Likewise, the companies that collect and sell iOS exploits also lease or sell boxes that try to break in over a hard wire.
Removing that access won’t suddenly make the iPhone intrusion-proof. We’ve recently seen significant hacks delivered wirelessly as well. But, depending on the existence and effectiveness of adapters, it may reduce, slow down, or even eliminate the wired ones.
And, if and when Apple gets an illegitimate search and seizure request demanding they help break into a device, they can answer in their most very favorite way — it’s not that they won’t do it, it’s that they can’t do it.

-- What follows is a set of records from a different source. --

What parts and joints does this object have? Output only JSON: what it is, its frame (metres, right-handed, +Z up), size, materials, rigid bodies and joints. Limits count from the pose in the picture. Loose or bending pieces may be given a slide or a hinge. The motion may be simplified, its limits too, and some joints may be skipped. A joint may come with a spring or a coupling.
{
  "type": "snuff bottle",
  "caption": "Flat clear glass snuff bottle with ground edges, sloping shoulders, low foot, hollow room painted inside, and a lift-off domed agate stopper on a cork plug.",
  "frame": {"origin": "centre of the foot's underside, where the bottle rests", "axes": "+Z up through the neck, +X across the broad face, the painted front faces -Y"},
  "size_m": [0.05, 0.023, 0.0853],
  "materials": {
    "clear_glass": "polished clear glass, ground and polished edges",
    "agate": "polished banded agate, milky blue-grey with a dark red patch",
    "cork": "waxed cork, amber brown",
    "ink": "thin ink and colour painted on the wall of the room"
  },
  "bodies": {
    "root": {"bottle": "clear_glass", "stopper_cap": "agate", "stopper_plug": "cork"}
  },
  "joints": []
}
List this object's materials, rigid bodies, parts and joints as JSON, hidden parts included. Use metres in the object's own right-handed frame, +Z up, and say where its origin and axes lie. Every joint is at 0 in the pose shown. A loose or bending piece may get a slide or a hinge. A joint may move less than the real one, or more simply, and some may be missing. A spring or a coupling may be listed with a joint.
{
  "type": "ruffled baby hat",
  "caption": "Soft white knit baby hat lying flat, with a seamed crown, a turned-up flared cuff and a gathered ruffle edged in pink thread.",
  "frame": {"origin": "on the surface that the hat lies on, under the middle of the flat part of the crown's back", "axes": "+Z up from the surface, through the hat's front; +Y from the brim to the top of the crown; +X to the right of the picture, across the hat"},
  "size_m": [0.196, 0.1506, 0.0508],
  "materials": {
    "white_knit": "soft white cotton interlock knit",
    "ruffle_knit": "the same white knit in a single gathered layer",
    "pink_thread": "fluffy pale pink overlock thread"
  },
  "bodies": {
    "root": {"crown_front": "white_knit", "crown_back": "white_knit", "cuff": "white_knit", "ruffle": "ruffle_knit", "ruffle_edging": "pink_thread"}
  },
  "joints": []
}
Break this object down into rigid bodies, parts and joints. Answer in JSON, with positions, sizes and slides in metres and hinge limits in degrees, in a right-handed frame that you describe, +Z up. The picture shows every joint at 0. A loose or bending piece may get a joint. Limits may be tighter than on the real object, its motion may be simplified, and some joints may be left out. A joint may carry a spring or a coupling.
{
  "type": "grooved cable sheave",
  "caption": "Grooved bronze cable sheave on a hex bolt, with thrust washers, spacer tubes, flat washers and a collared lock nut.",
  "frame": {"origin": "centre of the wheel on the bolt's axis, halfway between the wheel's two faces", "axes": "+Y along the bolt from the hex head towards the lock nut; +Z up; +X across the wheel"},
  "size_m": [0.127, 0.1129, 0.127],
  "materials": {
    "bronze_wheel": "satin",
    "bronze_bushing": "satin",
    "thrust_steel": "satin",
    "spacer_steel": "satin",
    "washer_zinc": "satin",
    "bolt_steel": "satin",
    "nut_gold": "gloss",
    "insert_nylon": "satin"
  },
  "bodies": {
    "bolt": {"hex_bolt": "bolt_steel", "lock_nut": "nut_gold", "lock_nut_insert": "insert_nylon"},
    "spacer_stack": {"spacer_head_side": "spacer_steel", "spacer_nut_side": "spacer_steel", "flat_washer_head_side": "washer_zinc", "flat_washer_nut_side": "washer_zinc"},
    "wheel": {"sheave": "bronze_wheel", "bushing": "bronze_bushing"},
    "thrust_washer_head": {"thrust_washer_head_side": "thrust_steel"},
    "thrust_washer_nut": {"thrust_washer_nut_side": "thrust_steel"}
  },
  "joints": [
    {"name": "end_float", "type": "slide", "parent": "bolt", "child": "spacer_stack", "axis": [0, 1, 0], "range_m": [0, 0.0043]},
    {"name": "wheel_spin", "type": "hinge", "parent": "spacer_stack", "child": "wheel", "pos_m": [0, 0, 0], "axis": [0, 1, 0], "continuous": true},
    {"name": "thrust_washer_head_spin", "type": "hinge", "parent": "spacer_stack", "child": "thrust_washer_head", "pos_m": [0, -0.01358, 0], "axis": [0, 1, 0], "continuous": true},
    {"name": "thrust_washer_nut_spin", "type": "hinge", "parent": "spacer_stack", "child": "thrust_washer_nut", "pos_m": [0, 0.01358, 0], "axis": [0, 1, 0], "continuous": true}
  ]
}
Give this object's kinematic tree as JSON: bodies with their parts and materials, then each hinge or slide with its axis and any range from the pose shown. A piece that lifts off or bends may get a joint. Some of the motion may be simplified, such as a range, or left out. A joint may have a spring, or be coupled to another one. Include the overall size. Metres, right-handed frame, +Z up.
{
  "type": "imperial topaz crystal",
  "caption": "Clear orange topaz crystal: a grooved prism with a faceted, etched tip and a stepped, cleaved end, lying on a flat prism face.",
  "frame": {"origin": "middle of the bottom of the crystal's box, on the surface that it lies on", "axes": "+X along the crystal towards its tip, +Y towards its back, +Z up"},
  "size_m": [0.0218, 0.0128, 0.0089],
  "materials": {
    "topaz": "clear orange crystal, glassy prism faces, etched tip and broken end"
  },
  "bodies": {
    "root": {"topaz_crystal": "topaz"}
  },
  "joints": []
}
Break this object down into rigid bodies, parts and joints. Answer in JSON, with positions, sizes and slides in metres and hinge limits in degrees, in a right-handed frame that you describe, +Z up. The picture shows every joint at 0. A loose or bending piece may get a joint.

What about special new features?
There are some interesting things Apple could do with portless iPhone. For example, swim proofing, just like the Apple Watch.
Apple has been increasing water resistance over the last few years, but they’ve also gotten into hot water for how they’ve been marketing and not warrantying it. But if they delete the Lightning port, and add one of those fancy water ejecting systems to the speaker, maybe they could go full on swim-proof?
Then… then.. and I know this is bordering on fanfic, but stay with me — because this is an iPhone, they could add a computational photography mode that tries to give you the best underwater pictures and video possible, and, well, that just markets itself.
What about restore and DFU?
Okay, this is where things get tricky… maybe?
Currently, when a software update or something else goes wrong, you have to plug into iTunes or the Finder and factory reset and reload your iPhone.
What would you plug in without a plug to… in… to?
The Apple Watch and Apple TV both have hidden ports but they’re only meant for an AppleCare technician to use. And as frustrating as it is to have to take or send your Watch or TV in for servicing, it’ll be even more frustrating to have to do that with your phone.
But, Apple just introduced something pretty cool with the M1 Macs a couple of months ago.
Basically, a minimal, separate, macOS environment in a hidden container that lets you reinstall macOS, even macOS Recovery if and when you need to.
Could that work for an iPhone with iOS and a form of iOS Recovery utility and internet restore on board?